Over at Angry Bear, there’s a good list of suggestions, generated by one of the readers, of how non-scientists can assess claims made about global warming. I agree with most of them, except for the first one:

If you can correctly guess the basic stance that some member of the discussion will take toward a new bit of news, then that person isn’t really addressing the new information. That person is merely taking the opportunity of some new event or datum to repeat a position you already know, rather than taking the event or datum as it comes and opening themselves to new implications.

There’s one problem with this and it stems from the commonly-used narrative for science stories: NEW!!!! BREAKING!!!! Unfortunately, most scientific work doesn’t result in something revolutionary that change the way people think (either on a large or small scale). In fact, if this happened regularly, that would suggest that field is very intellectually flimsy.

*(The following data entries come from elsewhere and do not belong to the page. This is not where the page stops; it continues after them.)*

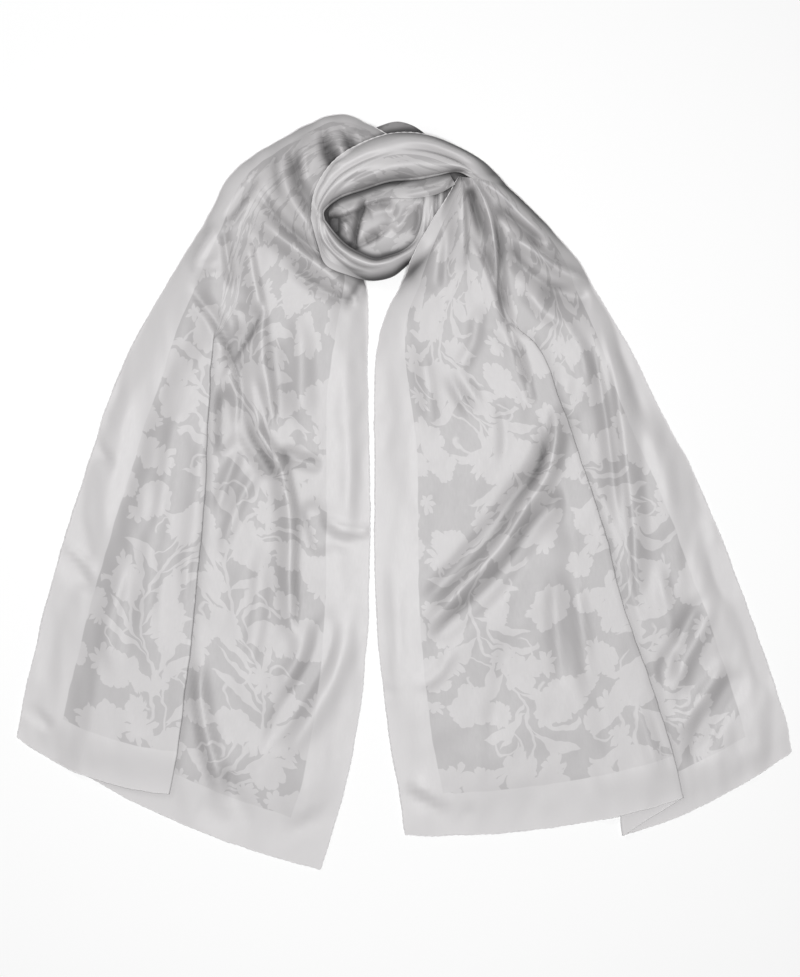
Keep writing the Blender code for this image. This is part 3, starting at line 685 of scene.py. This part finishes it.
def raster_of(plan, height):
    """The top of a stretch on the raster, spread a little beyond its edges and smoothed."""
    top = np.zeros(RASTER_CELLS)
    put_on_raster(top, plan, height + WALL, np.maximum)
    cells = int(BLUR / CELL)
    return blurred(blurred(spread(top, REACH, np.maximum), cells), cells)


def read_raster(field, plan):
    """The raster's value at each plan point, between its cells too."""
    at = (plan - RASTER_LOW) / CELL
    cell = np.floor(at).astype(int)
    x, y = (at - cell)[..., 0], (at - cell)[..., 1]
    column, row = cell[..., 0], cell[..., 1]
    return (
        field[column, row] * (1 - x) * (1 - y)
        + field[column + 1, row] * x * (1 - y)
        + field[column, row + 1] * (1 - x) * y
        + field[column + 1, row + 1] * x * y
    )


def laid_on(plan, loose, stretches, clearance=LAID_ON, share_of_row=None, spare=0.0):
    """Loose heights raised where the cloth lies on the stretches below it."""
    top = read_raster(np.maximum.reduce([raster(name) for name in stretches]), plan)
    wanted = top + clearance + spare
    lift = soft_floor(wanted - loose, 1.0) * smoothstep(top / 3)
    if share_of_row is not None:
        lift = lift * share_of_row[:, None]
    return loose + lift


def joined_to(plan, loose, seam_plan, seam_height):
    """The first rows of a stretch brought to the row that it carries on from."""
    fade = smoothstep(1 - np.arange(len(plan)) / SEAM_ROWS)[:, None]
    plan = plan + (seam_plan - plan[0]) * fade[..., None]
    return plan, loose + (seam_height - loose[0]) * fade


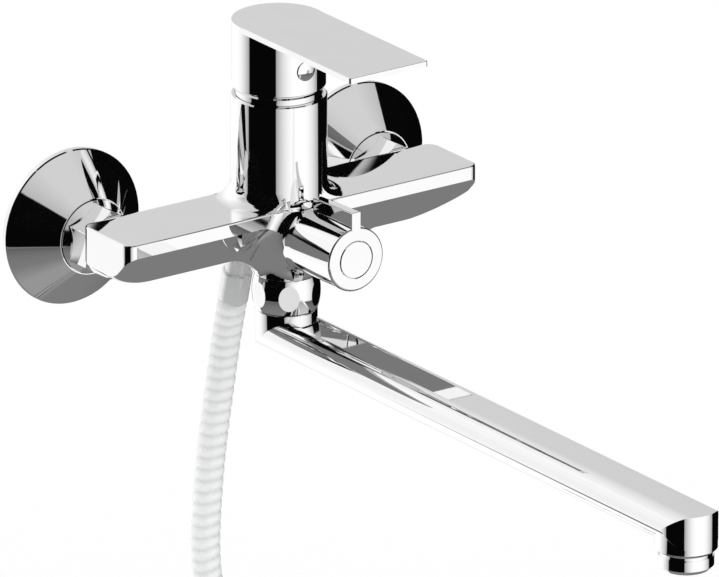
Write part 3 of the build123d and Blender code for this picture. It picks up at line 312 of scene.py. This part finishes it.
def crossed_edges(axis, axes, value, number):
    """Where the surface crosses the grid's edges along this axis.

    Gives the crossings, the numbers of the four cells round each edge, in order, and whether the
    edge leaves the body there.
    """
    order = (axis, (axis + 1) % 3, (axis + 2) % 3)
    value = numpy.moveaxis(value, order, (0, 1, 2))
    cells = numpy.moveaxis(number, order, (0, 1, 2))
    inside = value < 0
    near, far = inside[:-1, 1:-1, 1:-1], inside[1:, 1:-1, 1:-1]
    i, j, k = numpy.nonzero(near != far)
    loops = numpy.stack([cells[i, j, k], cells[i, j + 1, k], cells[i, j + 1, k + 1], cells[i, j, k + 1]],
                        axis=1)
    near_value, far_value = value[i, j + 1, k + 1], value[i + 1, j + 1, k + 1]
    crossings = numpy.zeros((len(i), 3))
    for one, index in zip(order, (i, j + 1, k + 1)):
        crossings[:, one] = axes[one][index]
    crossings[:, axis] += near_value / (near_value - far_value) * (axes[axis][1] - axes[axis][0])
    return crossings, loops, near[i, j, k]


def skin(distance, shows, low, high, cell):
    """Quads over the surface where distance is 0, sharp at its edges: points, quads and corner normals.

    Each cell that the surface crosses gets one point, where the planes that touch the surface at its
    crossings of the cell's edges meet best. Each edge that it crosses gets one quad.
    """
    axes = [numpy.arange(a, b + cell, cell) for a, b in zip(low, high)]
    value = distance(*numpy.meshgrid(*axes, indexing="ij"))
    size = [n - 1 for n in value.shape]
    filled = sum((value[i:i + size[0], j:j + size[1], k:k + size[2]] < 0).astype(int)
                 for i in (0, 1) for j in (0, 1) for k in (0, 1))
    crossed = (filled > 0) & (filled < 8)
    count = crossed.sum()
    number = numpy.full(size, -1)
    number[crossed] = numpy.arange(count)
    centres = numpy.stack([axis[i] for axis, i in zip(axes, numpy.nonzero(crossed))], axis=1) + cell / 2

    # least squares: each plane pulls the point onto it, and a weak spring holds it near their middle
    planes, offsets = numpy.zeros((count, 3, 3)), numpy.zeros((count, 3))
    total, seen = numpy.zeros((count, 3)), numpy.zeros(count)
    quads = []
    for axis in range(3):
        crossings, loops, leaves = crossed_edges(axis, axes, value, number)
        normals = slope_of(distance, crossings)
        for owners in loops.T:
            numpy.add.at(planes, owners, normals[:, :, None] * normals[:, None, :])
            numpy.add.at(offsets, owners, normals * (normals * crossings).sum(axis=1)[:, None])
            numpy.add.at(total, owners, crossings)
            numpy.add.at(seen, owners, 1)
        quads.append(numpy.where(leaves[:, None], loops, loops[:, ::-1]))
    middle = numpy.where(seen[:, None] > 0, total / numpy.maximum(seen, 1)[:, None], centres)
    points = numpy.linalg.solve(planes + SPRING * numpy.eye(3),
                                (offsets + SPRING * middle)[:, :, None])[:, :, 0]
    points = numpy.clip(points, centres - CELL_REACH * cell, centres + CELL_REACH * cell)

    quads = numpy.concatenate(quads)
    quads = quads[shows(*points[quads].mean(axis=1).T)]
    used, quads = numpy.unique(quads, return_inverse=True)
    points, quads = points[used], quads.reshape(-1, 4)
    corners = points[quads]
    inward = corners + NORMAL_INSET * (corners.mean(axis=1)[:, None, :] - corners)
    normals = slope_of(distance, inward.reshape(-1, 3)).reshape(-1, 4, 3)
    return points, quads, normals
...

Some work will simply be confirmatory or replicative; that is, repeating the experiment to ensure that the result is valid. This is quite common in ex situ, laboratory experimentation, and not so common or impossible (e.g., astronomy) in other disciplines. Other new data will either expand or delimit the conditions under which the initial observation holds. Finally, some, if not most, work makes an incremental increase in some area by building on previous work.

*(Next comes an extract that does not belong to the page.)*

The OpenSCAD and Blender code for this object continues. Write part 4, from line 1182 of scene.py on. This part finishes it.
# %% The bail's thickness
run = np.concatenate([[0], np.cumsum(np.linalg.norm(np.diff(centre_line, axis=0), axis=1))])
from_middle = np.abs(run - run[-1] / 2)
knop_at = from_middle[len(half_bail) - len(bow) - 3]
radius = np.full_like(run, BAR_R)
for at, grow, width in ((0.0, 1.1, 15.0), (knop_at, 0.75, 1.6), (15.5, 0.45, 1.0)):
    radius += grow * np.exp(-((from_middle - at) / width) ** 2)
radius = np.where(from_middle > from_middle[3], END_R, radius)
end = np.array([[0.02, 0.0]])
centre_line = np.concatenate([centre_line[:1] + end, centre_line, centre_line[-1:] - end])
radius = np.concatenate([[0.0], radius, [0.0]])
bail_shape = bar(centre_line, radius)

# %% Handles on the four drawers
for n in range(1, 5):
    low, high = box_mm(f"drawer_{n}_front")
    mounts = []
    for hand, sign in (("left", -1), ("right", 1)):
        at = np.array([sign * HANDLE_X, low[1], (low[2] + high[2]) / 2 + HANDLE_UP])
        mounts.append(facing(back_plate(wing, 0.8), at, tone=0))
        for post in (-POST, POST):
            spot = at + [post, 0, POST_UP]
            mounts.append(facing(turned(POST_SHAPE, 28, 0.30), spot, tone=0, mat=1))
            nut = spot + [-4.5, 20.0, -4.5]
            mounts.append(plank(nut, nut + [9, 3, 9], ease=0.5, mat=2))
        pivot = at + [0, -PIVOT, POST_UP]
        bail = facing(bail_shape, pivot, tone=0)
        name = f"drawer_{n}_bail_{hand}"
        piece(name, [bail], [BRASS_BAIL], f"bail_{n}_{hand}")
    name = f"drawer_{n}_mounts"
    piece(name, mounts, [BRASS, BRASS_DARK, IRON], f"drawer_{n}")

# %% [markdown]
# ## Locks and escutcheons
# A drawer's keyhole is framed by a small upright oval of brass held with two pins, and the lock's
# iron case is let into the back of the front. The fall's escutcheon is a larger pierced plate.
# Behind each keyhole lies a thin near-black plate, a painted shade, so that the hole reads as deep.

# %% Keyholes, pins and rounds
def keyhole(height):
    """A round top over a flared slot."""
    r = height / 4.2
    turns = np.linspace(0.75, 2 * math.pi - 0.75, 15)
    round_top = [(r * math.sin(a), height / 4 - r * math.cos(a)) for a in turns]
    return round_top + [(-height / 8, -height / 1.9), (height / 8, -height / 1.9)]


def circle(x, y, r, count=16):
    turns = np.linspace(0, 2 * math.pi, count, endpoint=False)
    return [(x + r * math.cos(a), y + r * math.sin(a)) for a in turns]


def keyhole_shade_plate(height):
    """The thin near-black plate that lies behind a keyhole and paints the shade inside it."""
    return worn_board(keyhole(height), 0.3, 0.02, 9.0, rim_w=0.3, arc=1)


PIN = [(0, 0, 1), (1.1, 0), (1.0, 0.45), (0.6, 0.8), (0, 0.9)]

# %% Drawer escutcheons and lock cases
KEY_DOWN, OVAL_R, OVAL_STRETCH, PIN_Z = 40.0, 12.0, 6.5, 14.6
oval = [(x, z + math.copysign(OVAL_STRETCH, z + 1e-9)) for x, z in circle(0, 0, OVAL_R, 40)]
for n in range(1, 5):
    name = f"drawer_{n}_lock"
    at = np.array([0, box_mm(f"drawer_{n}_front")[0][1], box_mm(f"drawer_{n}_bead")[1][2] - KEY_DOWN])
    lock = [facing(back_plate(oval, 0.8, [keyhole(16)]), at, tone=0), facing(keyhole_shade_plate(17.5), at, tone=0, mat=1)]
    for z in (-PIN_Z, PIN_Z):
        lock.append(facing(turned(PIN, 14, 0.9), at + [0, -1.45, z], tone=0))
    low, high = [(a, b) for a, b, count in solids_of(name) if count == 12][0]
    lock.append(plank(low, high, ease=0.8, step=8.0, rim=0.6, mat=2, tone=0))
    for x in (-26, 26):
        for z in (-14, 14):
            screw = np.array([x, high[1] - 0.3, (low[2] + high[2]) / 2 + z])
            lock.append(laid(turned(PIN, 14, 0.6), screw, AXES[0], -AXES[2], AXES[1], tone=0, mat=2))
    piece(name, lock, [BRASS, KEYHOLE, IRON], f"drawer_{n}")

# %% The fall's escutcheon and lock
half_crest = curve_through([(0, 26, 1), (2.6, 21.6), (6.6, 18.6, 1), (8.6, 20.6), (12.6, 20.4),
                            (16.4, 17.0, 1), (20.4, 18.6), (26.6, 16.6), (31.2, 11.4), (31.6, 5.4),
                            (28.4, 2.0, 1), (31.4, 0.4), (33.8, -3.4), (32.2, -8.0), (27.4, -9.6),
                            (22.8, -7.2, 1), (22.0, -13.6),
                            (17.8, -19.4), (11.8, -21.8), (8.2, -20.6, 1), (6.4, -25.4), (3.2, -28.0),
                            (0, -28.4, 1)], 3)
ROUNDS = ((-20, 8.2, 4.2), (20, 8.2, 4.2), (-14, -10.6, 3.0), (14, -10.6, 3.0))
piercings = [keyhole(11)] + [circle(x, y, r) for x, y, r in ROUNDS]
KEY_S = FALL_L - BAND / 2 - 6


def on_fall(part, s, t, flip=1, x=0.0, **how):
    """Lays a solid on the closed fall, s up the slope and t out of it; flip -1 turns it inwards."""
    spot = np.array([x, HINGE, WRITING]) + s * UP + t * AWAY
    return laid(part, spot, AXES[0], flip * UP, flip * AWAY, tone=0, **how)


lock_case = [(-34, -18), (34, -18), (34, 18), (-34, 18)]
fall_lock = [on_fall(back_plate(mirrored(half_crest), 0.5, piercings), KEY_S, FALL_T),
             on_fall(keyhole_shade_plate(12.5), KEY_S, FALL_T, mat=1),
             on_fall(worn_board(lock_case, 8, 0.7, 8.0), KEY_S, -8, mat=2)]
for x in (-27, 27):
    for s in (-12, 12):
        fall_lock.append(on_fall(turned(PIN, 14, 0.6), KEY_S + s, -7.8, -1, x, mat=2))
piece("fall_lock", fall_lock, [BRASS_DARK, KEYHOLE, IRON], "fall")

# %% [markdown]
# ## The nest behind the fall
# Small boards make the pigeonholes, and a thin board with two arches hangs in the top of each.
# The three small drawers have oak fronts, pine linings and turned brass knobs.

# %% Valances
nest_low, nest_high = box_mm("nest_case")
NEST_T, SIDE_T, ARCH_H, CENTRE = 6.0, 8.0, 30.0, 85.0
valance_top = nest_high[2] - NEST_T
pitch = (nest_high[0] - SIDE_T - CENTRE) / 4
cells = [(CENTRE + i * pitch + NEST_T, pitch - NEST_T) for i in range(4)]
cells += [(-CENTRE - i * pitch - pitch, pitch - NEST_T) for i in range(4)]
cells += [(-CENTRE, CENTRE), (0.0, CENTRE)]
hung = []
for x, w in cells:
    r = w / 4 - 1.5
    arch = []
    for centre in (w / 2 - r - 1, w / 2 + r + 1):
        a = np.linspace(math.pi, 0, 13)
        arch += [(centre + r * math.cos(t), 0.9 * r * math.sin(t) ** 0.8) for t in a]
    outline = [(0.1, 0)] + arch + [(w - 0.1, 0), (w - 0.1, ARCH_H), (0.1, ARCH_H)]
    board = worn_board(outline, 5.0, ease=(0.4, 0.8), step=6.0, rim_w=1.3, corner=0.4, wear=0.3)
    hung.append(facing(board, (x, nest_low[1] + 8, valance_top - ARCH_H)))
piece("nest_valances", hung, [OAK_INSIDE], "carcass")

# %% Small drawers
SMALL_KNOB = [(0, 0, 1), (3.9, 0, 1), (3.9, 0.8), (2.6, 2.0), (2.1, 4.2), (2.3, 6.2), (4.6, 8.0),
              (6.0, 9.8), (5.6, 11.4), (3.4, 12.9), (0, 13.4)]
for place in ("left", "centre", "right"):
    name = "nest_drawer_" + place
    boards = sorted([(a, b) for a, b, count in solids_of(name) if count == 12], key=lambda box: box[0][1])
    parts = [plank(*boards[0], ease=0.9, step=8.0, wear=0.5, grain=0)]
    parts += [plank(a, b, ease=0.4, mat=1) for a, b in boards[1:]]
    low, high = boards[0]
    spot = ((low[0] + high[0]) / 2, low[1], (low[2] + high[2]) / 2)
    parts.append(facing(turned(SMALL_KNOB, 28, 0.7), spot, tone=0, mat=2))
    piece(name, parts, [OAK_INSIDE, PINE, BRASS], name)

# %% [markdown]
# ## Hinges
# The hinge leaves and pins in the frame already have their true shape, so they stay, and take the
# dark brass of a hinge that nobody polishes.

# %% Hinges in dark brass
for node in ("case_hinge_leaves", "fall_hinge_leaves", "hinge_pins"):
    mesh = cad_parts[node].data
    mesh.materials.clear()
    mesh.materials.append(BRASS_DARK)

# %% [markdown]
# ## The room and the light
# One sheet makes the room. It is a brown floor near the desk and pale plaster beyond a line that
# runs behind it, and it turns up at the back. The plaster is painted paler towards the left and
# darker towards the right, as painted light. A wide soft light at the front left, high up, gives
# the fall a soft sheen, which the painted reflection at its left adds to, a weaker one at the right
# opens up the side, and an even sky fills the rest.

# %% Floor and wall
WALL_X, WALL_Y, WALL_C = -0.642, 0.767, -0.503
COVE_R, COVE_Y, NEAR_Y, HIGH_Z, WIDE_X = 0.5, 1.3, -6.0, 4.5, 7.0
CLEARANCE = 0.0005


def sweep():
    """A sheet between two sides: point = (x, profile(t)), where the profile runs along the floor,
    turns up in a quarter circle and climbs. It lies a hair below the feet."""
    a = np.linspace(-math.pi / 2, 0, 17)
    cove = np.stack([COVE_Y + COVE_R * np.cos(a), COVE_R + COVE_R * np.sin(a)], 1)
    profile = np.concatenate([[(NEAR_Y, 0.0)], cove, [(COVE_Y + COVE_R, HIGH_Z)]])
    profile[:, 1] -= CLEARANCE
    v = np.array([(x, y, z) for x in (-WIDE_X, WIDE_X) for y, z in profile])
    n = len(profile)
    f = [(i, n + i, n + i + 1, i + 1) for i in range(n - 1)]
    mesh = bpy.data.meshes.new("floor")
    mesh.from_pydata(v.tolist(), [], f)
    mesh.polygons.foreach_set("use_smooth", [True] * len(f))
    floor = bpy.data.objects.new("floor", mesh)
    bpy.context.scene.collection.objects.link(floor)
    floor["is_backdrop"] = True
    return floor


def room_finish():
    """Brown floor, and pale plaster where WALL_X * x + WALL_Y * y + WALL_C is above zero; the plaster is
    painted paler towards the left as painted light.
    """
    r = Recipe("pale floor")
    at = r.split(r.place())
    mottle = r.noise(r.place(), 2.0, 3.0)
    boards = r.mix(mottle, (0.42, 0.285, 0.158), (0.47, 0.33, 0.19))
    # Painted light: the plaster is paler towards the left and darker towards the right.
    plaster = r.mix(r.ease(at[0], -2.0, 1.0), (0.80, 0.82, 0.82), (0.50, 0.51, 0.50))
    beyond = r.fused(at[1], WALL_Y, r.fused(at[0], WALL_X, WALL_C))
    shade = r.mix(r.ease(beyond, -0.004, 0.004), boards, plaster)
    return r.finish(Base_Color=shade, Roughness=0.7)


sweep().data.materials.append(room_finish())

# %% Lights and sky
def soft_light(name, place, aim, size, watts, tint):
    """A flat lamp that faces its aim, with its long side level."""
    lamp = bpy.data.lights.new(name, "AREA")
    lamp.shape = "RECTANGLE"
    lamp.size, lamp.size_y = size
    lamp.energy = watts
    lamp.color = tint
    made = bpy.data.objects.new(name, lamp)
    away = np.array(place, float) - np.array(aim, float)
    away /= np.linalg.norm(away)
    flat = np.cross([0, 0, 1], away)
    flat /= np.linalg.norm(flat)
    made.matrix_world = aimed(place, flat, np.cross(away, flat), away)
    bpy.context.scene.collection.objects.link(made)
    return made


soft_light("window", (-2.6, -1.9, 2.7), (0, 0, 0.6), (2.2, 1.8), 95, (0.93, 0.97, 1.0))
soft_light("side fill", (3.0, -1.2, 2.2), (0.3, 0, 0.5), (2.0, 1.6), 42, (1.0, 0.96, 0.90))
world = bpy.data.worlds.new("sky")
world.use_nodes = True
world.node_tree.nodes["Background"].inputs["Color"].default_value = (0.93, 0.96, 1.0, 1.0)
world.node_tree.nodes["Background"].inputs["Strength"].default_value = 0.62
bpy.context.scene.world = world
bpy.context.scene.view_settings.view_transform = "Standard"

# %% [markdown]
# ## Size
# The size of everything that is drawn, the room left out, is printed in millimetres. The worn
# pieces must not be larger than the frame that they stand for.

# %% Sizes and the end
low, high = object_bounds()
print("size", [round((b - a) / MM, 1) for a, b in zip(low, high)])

To my mind, it’s absolutely normal to have data confirm or support a previously held position. It’s only when you exclude data that conflict with your position, that you have a problem.


  1. #1 Physicalist
    May 12, 2008

    Good point. People often fail to realize that science is a process that takes time. People who latch onto headlines in the newpaper and think that a single study “proves” or “disproves” anything just don’t understand how science works.

    I particularly have in mind climate change “skeptics” who crow over any news story on X being cooler than Y predicted. I always tell them to get back to me in 5 to 20 years. Science is successful because it weeds out the good hypotheses from the bad; not because it’s got a crystal ball that reveals the “Truth.”